Turner, who is 32, has lately immersed himself in a pair of books often cited as shorthand for our modern condition: David Foster Wallace’s Infinite Jest and Neil Postman’s Amusing Ourselves to Death. Unlike Father John Misty, another acolyte of this pop-philosophical literature, Turner threads their ideas into quiet storms of insinuation rather than didactic frenzies. “Everybody’s on a barge floating down the endless stream of great TV,” he riffs on “Star Treatment,” one of his sassier nods to our current predicament—what Wallace called the “strange objectless unease” of immersion in visual media.
Turner later references Postman’s “information-action ratio,” the idea that our access to endless information has created a harmful international consciousness: In deciding what to care about, we are paralyzed by choice, and so care a little about everything, rather than a lot about what’s important. On “Four Out of Five,” the “Information-Action Ratio” is the name of a rooftop taqueria in Turner’s rapidly gentrifying moon colony. This is one of his pet topics, how consumerism can co-opt a salient critique and use it to sell you new stuff. Whether or not he’d accept the term, he’s descended into a kind of capitalist ennui, borne out in a sharp line crooned on “Batphone”: “I launch my fragrance called Integrity/I sell the fact that I can’t be bought.”
Even Turner’s trademark nostalgia, once fixed on ice-cream vans and “trackie bottoms tucked in socks,” gets a top-down reinvention. On album highlight “Star Treatment,” he glams up like David Bowie descending on a lunar wedding. After recalling a time when he “just wanted to be one of the Strokes,” Turner drifts into a romantic fantasy about an ex and re-emerges in their back seat, a ghost in the rear-view mirror, before taking an elevator down to Earth to resume his “make-believe residency” as a “lounge singer shimmer.” In an age of hyper-communication and rolling-news anxiety, it’s intriguing to hear Turner in this hallucinogenic state, oscillating between abstraction and narrative. His first-person encounters are inscrutable free-association, yet the absurdities ring true. It’s not until you’re lured into his headspace that this dissonant poetry begins to align with our dissonant reality.

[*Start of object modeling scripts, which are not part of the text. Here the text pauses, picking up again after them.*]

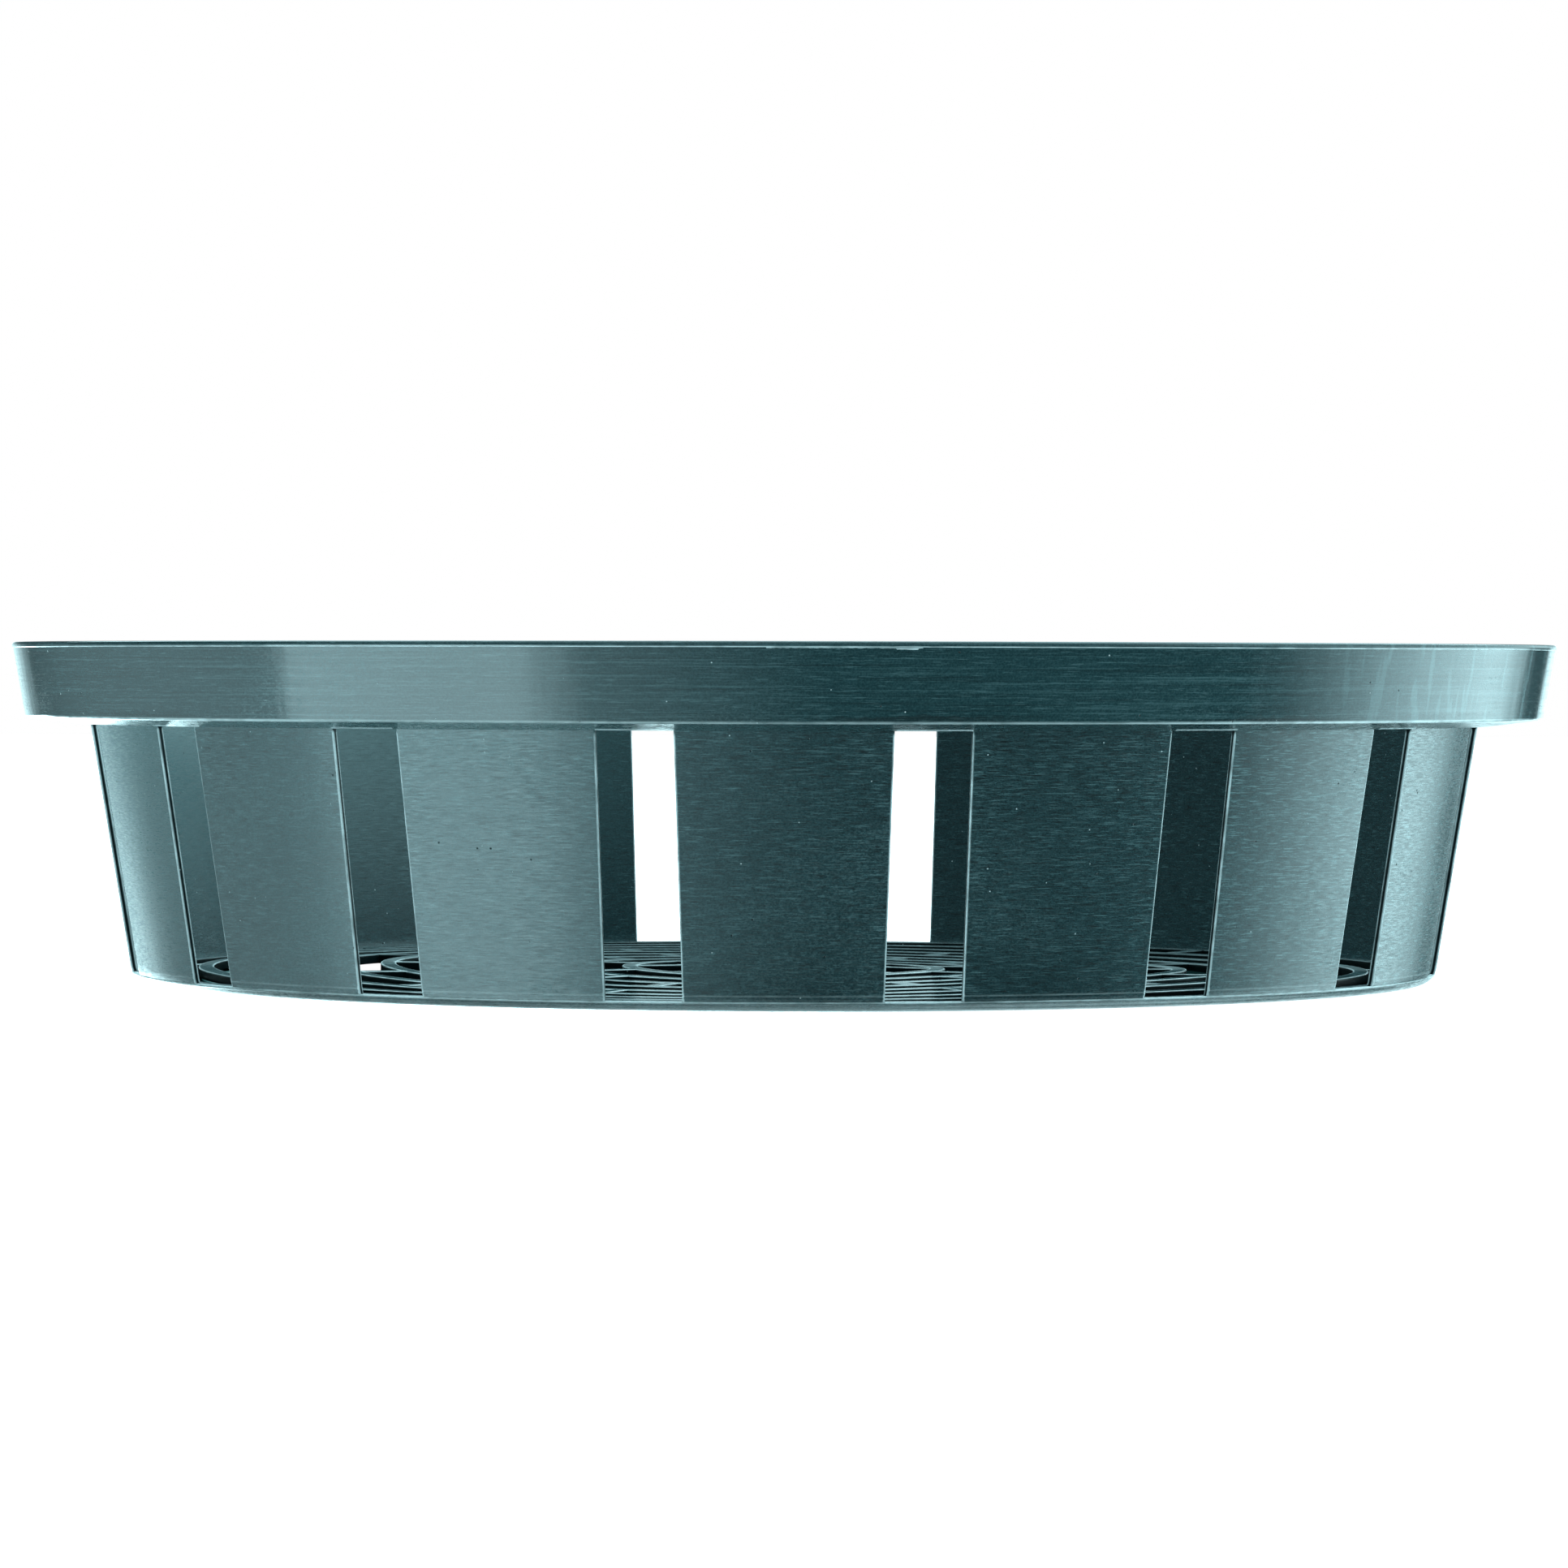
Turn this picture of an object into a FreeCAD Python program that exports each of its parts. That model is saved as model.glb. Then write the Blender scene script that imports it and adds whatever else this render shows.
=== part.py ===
import FreeCAD, Part
import math
import os

# Round bulb planting basket, one moulded piece of plastic.
# Millimetres, +Z up, the underside of the floor on z = 0, the axis on x = y = 0.

# Heights
RIM_TOP = 61.0
LIP_HEIGHT = 1.0
BAND_BOTTOM = 47.6
SHELF_BOTTOM = 46.1
FLOOR_TOP = 1.7

# Outside radii
BAND_TOP_RADIUS = 139.8
BAND_BOTTOM_RADIUS = 137.6
WALL_TOP_RADIUS = 125.9
WALL_BOTTOM_RADIUS = 118.3

# Skin, lip and the rounding of the foot
SKIN = 1.1
LIP_PROUD = 0.2
FOOT_ROUND = 3.0

# Side slots, parallel-sided, with a wall panel facing the front.
# Each runs from the floor up to a shallow notch under the shelf.
SLOT_COUNT = 16
SLOT_WIDTH = 13.1
SLOT_NOTCH = 0.3

# Floor of rings joined by short webs, each row of webs turned half a step
FLOOR_BORDER = 3.6
OPENING_DEPTH = 8.2
RING_WIDTH = 2.8
HUB_LEAST_RADIUS = 7.0
WEB_COUNT = 8
WEB_WIDTH = 2.4


def meet(a, b, c, d):
    """Point where the line through a and b crosses the line through c and d."""
    ux, uz = b[0] - a[0], b[1] - a[1]
    vx, vz = d[0] - c[0], d[1] - c[1]
    s = ((c[0] - a[0]) * vz - (c[1] - a[1]) * vx) / (ux * vz - uz * vx)
    return (a[0] + s * ux, a[1] + s * uz)


def shifted(point, dr, dz):
    return (point[0] + dr, point[1] + dz)


def section_corners():
    """Corners of the half section with their roundings: floor, wall, shelf, band, lip."""
    wall_low = (WALL_BOTTOM_RADIUS, 0.0)
    wall_high = (WALL_TOP_RADIUS, SHELF_BOTTOM)
    band_low = (BAND_BOTTOM_RADIUS, BAND_BOTTOM)
    band_high = (BAND_TOP_RADIUS, RIM_TOP - LIP_HEIGHT)

    inner_wall = (shifted(wall_low, -SKIN, 0), shifted(wall_high, -SKIN, 0))
    inner_shelf = (shifted(wall_high, 0, SKIN), shifted(band_low, 0, SKIN))
    inner_band = (shifted(band_low, -SKIN, 0), shifted(band_high, -SKIN, 0))
    floor_line = ((0.0, FLOOR_TOP), (1.0, FLOOR_TOP))
    top_line = ((0.0, RIM_TOP), (1.0, RIM_TOP))

    return [
        ((0.0, 0.0), 0),
        (wall_low, FOOT_ROUND),
        (wall_high, 0),
        (band_low, 0),
        (band_high, 0),
        (shifted(band_high, LIP_PROUD, 0), 0),
        (shifted(band_high, LIP_PROUD, LIP_HEIGHT), 0),
        (meet(*inner_band, *top_line), 0),
        (meet(*inner_band, *inner_shelf), 0),
        (meet(*inner_shelf, *inner_wall), 0),
        (meet(*inner_wall, *floor_line), 0),
        ((0.0, FLOOR_TOP), 0),
    ]


def rounded_face(corners):
    """Closed outline in the r-z plane with an arc at each corner that has a radius."""
    edges = []
    starts = []
    ends = []
    count = len(corners)
    for i, (point, radius) in enumerate(corners):
        here = FreeCAD.Vector(point[0], 0, point[1])
        before = FreeCAD.Vector(corners[i - 1][0][0], 0, corners[i - 1][0][1])
        after = FreeCAD.Vector(corners[(i + 1) % count][0][0], 0, corners[(i + 1) % count][0][1])
        back = (before - here).normalize()
        on = (after - here).normalize()
        half = back.getAngle(on) / 2
        reach = radius / math.tan(half)
        starts.append(here + back * reach)
        ends.append(here + on * reach)
        if radius:
            bisector = (back + on).normalize()
            middle = here + bisector * (radius / math.sin(half) - radius)
            edges.append(Part.Arc(starts[i], middle, ends[i]).toShape())
    for i in range(count):
        edges.append(Part.makeLine(ends[i - 1], starts[i]))
    return Part.Face(Part.Wire(Part.__sortEdges__(edges)))


def shell():
    """The turned form before any opening is cut."""
    face = rounded_face(section_corners())
    return face.revolve(FreeCAD.Vector(0, 0, 0), FreeCAD.Vector(0, 0, 1), 360)


def side_slots():
    """One straight-sided cutter for each slot in the wall."""
    start = WALL_BOTTOM_RADIUS - SKIN - FOOT_ROUND
    height = SHELF_BOTTOM + SLOT_NOTCH - FLOOR_TOP
    cutters = []
    for i in range(SLOT_COUNT):
        angle = 360.0 / SLOT_COUNT * (i + 0.5) - 90.0
        box = Part.makeBox(BAND_BOTTOM_RADIUS - start, SLOT_WIDTH, height)
        box.translate(FreeCAD.Vector(start, -SLOT_WIDTH / 2, FLOOR_TOP))
        box.rotate(FreeCAD.Vector(0, 0, 0), FreeCAD.Vector(0, 0, 1), angle)
        cutters.append(box)
    return cutters


def window(r_in, r_out, middle):
    """Cutter for one opening between two rings and two webs of even width."""
    half = math.pi / WEB_COUNT
    web = WEB_WIDTH / 2

    def corner(r, side):
        turn = middle + side * (half - math.asin(web / r))
        return FreeCAD.Vector(r * math.cos(turn), r * math.sin(turn), 0)

    def middle_of(r):
        return FreeCAD.Vector(r * math.cos(middle), r * math.sin(middle), 0)

    outer = Part.Arc(corner(r_out, -1), middle_of(r_out), corner(r_out, 1)).toShape()
    inner = Part.Arc(corner(r_in, 1), middle_of(r_in), corner(r_in, -1)).toShape()
    left = Part.makeLine(corner(r_out, 1), corner(r_in, 1))
    right = Part.makeLine(corner(r_in, -1), corner(r_out, -1))
    face = Part.Face(Part.Wire([outer, left, inner, right]))
    return face.extrude(FreeCAD.Vector(0, 0, FLOOR_TOP))


def floor_windows():
    """Rows of openings from the border in to the hub, each turned half a web step."""
    cutters = []
    step = 2 * math.pi / WEB_COUNT
    turn = step / 2
    r_out = WALL_BOTTOM_RADIUS - FLOOR_BORDER
    while r_out - OPENING_DEPTH >= HUB_LEAST_RADIUS:
        for i in range(WEB_COUNT):
            cutters.append(window(r_out - OPENING_DEPTH, r_out, turn + i * step))
        turn = step / 2 - turn
        r_out = r_out - OPENING_DEPTH - RING_WIDTH
    return cutters


def basket():
    return shell().cut(Part.makeCompound(side_slots() + floor_windows()))


os.makedirs("parts", exist_ok=True)
shape = basket()
solid = shape.Solids[0]
print("solids", len(shape.Solids), "valid", solid.isValid(), "faces", len(solid.Faces))
print("volume", round(solid.Volume, 1), "box", solid.BoundBox)
solid.exportStep("parts/basket.step")
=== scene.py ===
# %% [markdown]
# # A bulb planting basket
#
# This lesson dresses the CAD model of a shallow round planting basket: one piece of
# dark blue-green moulded plastic with a deep rim band, tall slots in a tapered wall
# and a floor of thin rings. The CAD solid is exact but its edges are sharp. Here the
# same form is made again with the small roundings, the slight warp and the scuffed
# surface that a used basket has. All sizes are in metres, in the frame of the CAD.

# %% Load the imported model
import math

import bmesh
import bpy
from mathutils import Matrix, Vector, noise


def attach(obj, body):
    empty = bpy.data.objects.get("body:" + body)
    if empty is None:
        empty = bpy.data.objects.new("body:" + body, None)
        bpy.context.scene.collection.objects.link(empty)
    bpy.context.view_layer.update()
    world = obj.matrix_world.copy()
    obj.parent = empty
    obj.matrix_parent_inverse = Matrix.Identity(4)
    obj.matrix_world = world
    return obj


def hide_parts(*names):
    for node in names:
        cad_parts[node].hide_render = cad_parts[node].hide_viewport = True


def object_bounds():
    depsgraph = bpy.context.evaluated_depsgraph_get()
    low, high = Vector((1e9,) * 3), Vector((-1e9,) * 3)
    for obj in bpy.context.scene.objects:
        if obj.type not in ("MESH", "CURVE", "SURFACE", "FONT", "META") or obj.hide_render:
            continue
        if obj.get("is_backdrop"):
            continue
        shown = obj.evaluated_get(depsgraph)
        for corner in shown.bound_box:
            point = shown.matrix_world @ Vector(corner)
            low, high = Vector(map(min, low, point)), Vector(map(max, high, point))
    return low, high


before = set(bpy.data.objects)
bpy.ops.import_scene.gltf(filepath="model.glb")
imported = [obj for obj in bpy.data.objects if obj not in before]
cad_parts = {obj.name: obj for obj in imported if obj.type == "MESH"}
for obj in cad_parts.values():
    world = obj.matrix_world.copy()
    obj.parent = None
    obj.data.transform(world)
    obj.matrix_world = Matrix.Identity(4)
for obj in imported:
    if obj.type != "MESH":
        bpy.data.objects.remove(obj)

MM = 0.001
cad_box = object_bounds()
print("CAD box", [round(v, 4) for corner in cad_box for v in corner])

# %% [markdown]
# ## The sizes
#
# The basket's sizes are written once. Radii are measured on the outside of the wall,
# which leans out as it rises. The shelf is the narrow step under the rim band.

# %% Sizes of the moulding
RIM_TOP = 61.0 * MM
LIP_HEIGHT = 1.0 * MM
LIP_PROUD = 0.2 * MM
BAND_BOTTOM = 47.6 * MM
SHELF_BOTTOM = 46.1 * MM
SLOT_TOP = 46.4 * MM
FLOOR_TOP = 1.7 * MM
BAND_TOP_RADIUS = 139.8 * MM
BAND_BOTTOM_RADIUS = 137.6 * MM
WALL_TOP_RADIUS = 125.9 * MM
WALL_BOTTOM_RADIUS = 118.3 * MM
SKIN = 1.1 * MM
FOOT_ROUND = 3.0 * MM
SLOT_COUNT = 16
SLOT_WIDTH = 13.1 * MM
OPENING_DEPTH = 8.2 * MM
RING_WIDTH = 2.8 * MM
RING_PITCH = OPENING_DEPTH + RING_WIDTH
LATTICE_RADIUS = 114.7 * MM
WEB_COUNT = 8
WEB_WIDTH = 2.4 * MM
ROWS = 10

LIP_BOTTOM = RIM_TOP - LIP_HEIGHT
WALL_LEAN = (WALL_TOP_RADIUS - WALL_BOTTOM_RADIUS) / SHELF_BOTTOM
BAND_LEAN = (BAND_TOP_RADIUS - BAND_BOTTOM_RADIUS) / (LIP_BOTTOM - BAND_BOTTOM)
HUB_RADIUS = LATTICE_RADIUS - OPENING_DEPTH - (ROWS - 1) * RING_PITCH


def wall_radius(z):
    """Outside radius of the leaning wall at a height."""
    return WALL_BOTTOM_RADIUS + WALL_LEAN * z


print("wall leans", round(math.degrees(math.atan(WALL_LEAN)), 2), "degrees")
print("hub radius", round(HUB_RADIUS / MM, 2), "mm")

# %% [markdown]
# ## Drawing a section
#
# A moulded edge is never sharp: the mould's own corners have a small radius, and it
# is this narrow round that catches the light. An outline is drawn as a list of
# corners, each with its radius. The helper puts a few points round each corner and one
# more a little way along each side. These holding points keep the smooth shading of
# the flats true, because the normals only turn between them and the round.

# %% Round the corners of an outline
HOLD = 0.25 * MM


def rounded(corners, steps=4, closed=True):
    """Points of an outline whose corners (x, y, radius) are rounded and held."""
    points = []
    count = len(corners)
    for i, (x, y, radius) in enumerate(corners):
        here = Vector((x, y))
        if not closed and i in (0, count - 1) or radius == 0:
            points.append(here)
            continue
        before = Vector(corners[i - 1][:2]) - here
        after = Vector(corners[(i + 1) % count][:2]) - here
        half = before.angle(after) / 2
        reach = radius / math.tan(half)
        back, on = before.normalized(), after.normalized()
        middle = here + (back + on).normalized() * (radius / math.sin(half))
        start, end = here + back * reach, here + on * reach
        if before.length > reach + 2 * HOLD:
            points.append(here + back * (reach + HOLD))
        turn = (start - middle).angle_signed(end - middle)
        for k in range(steps + 1):
            spoke = (start - middle).copy()
            spoke.rotate(Matrix.Rotation(-turn * k / steps, 2))
            points.append(middle + spoke)
        if after.length > reach + 2 * HOLD:
            points.append(here + on * (reach + HOLD))
    return points


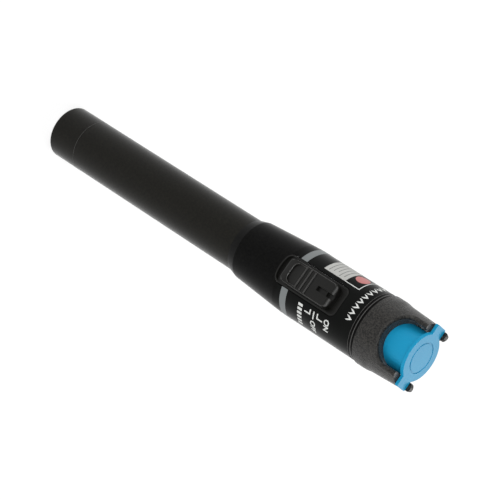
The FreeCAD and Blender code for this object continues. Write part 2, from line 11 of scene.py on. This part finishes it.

That dissonance reappears in Turner’s fixation on worlds-within-worlds, the way one story can collapse into another. It’s a component of his ruptured reality, traceable to any number of preoccupations—fluid truth in the fake-news era, the wonderland of L.A., the distorting effects of celebrity or cocaine. Those same lines between reality and representation are unravelling in his Lunar Surface home-studio analogy, in the songs-within-songs of “Star Treatment,” “Science Fiction,” and “The Ultracheese,” and in the hand-carved model of a hotel-casino on the record’s cover, which Turner likens to the scaled-down replicas that hotels display in their own lobbies. He has the air of a lounge-lizard Borges, a meticulous analyst with the gloriously caddish spirit of Serge Gainsbourg, John Cooper Clarke, and Jarvis Cocker rolled into one.
Perhaps the great mystery of Tranquility Base Hotel & Casino is not its knotty themes or cryptic lyrics but what’s motivating Turner. With the keys to the most lucrative and well-oiled indie-rock band around, he’s regenerated Arctic Monkeys in service of a delirious and artful satire directed at the foundations of modern society. This is not an act of protest: Implicated in its sprawl are gentrification, consumerism, and media consumption, but rather than address these meaty topics, he strafes around them, admiring their transformation in the laboratory of his word tricks. In the end, his helpless struggle for meaning is what makes him relatable. For all this record’s hubris, the long-touted “generational voice” that is Alex Turner has never sounded more real, or more himself.